The sky is beginning to look like purple eye shadow smudged into orange glitter. The Vinyl District stands out in the warm night’s air awaiting the limousine sent to collect them by The Hate Eighties. When it arrives the driver oozes courtesy with every move. Bowing politely after, she opens the door.
“Wait,” TVD says, “They do know that this is just a first date question about vinyl. That they didn’t have to imagine some big scenario to go with it, yeah?”
“Why yes, they did.” The driver answers, “but the bosses thought it would be a great opportunity to show you around the world of The Hate Eighties while they discuss their experiences with vinyl.”
With a shrug of their shoulders TVD gets into the limousine which pulls out into the night and into the forests of The Hate Eighties’ twisted imagination.

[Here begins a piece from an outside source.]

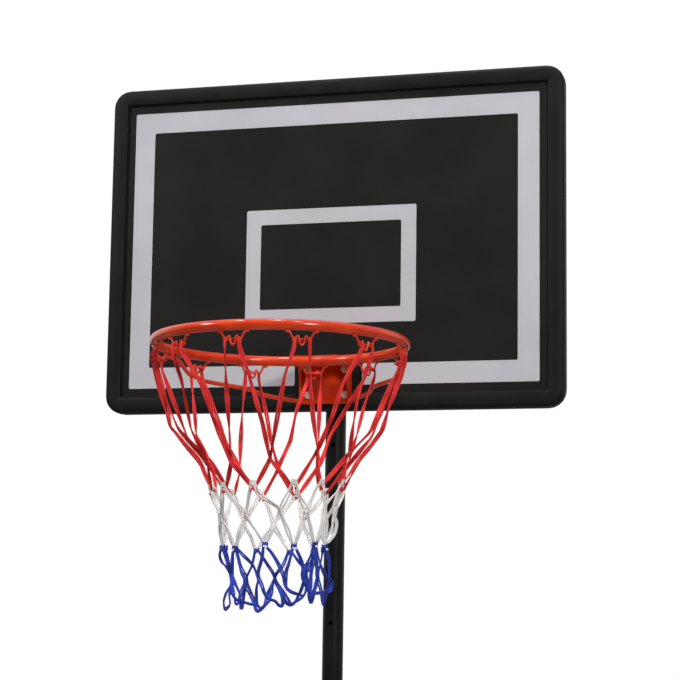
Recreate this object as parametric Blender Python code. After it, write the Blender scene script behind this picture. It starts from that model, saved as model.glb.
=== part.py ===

Soon the recognisable streets are replaced with the strange shanty homes of call centre towns gone feral on the far outskirts of London. A few towering and dilapidated skyscrapers stand as black monoliths on the horizon. Burning braziers on the rooftops light up figures celebrating the end of another eighteen hour day of hard graft. Suddenly rocks clatter against the windscreen.
“Don’t worry,” the driver assures TVD. “The glass is very strong.”
“Why are they attacking us?” TVD asks.
“Brand loyalty runs deep down here. This is an Avsaknad area and this car is a Walton Xi Huang Spirit Stretch.”
“I first fell in love with vinyl in high school when I started producing beats.”
“I bought a really cheap turntable and was recording samples into an early version of Acid. I eventually saved up and bought a MPC 2000xl and a Technics 1200. I would go to local stores around Cleveland and pick through all the old vinyl looking for certain time periods or producers and anything weird/cool looking.
My favorite stuff at that time were soul producers like Gamble & Huff with the big horn and string arrangements, so if I saw their name and a date of ’69–’72 for example, I knew I had to have it. I developed a really close relationship with vinyl as a hip hop producer and constant crate digging. It was my favorite pastime.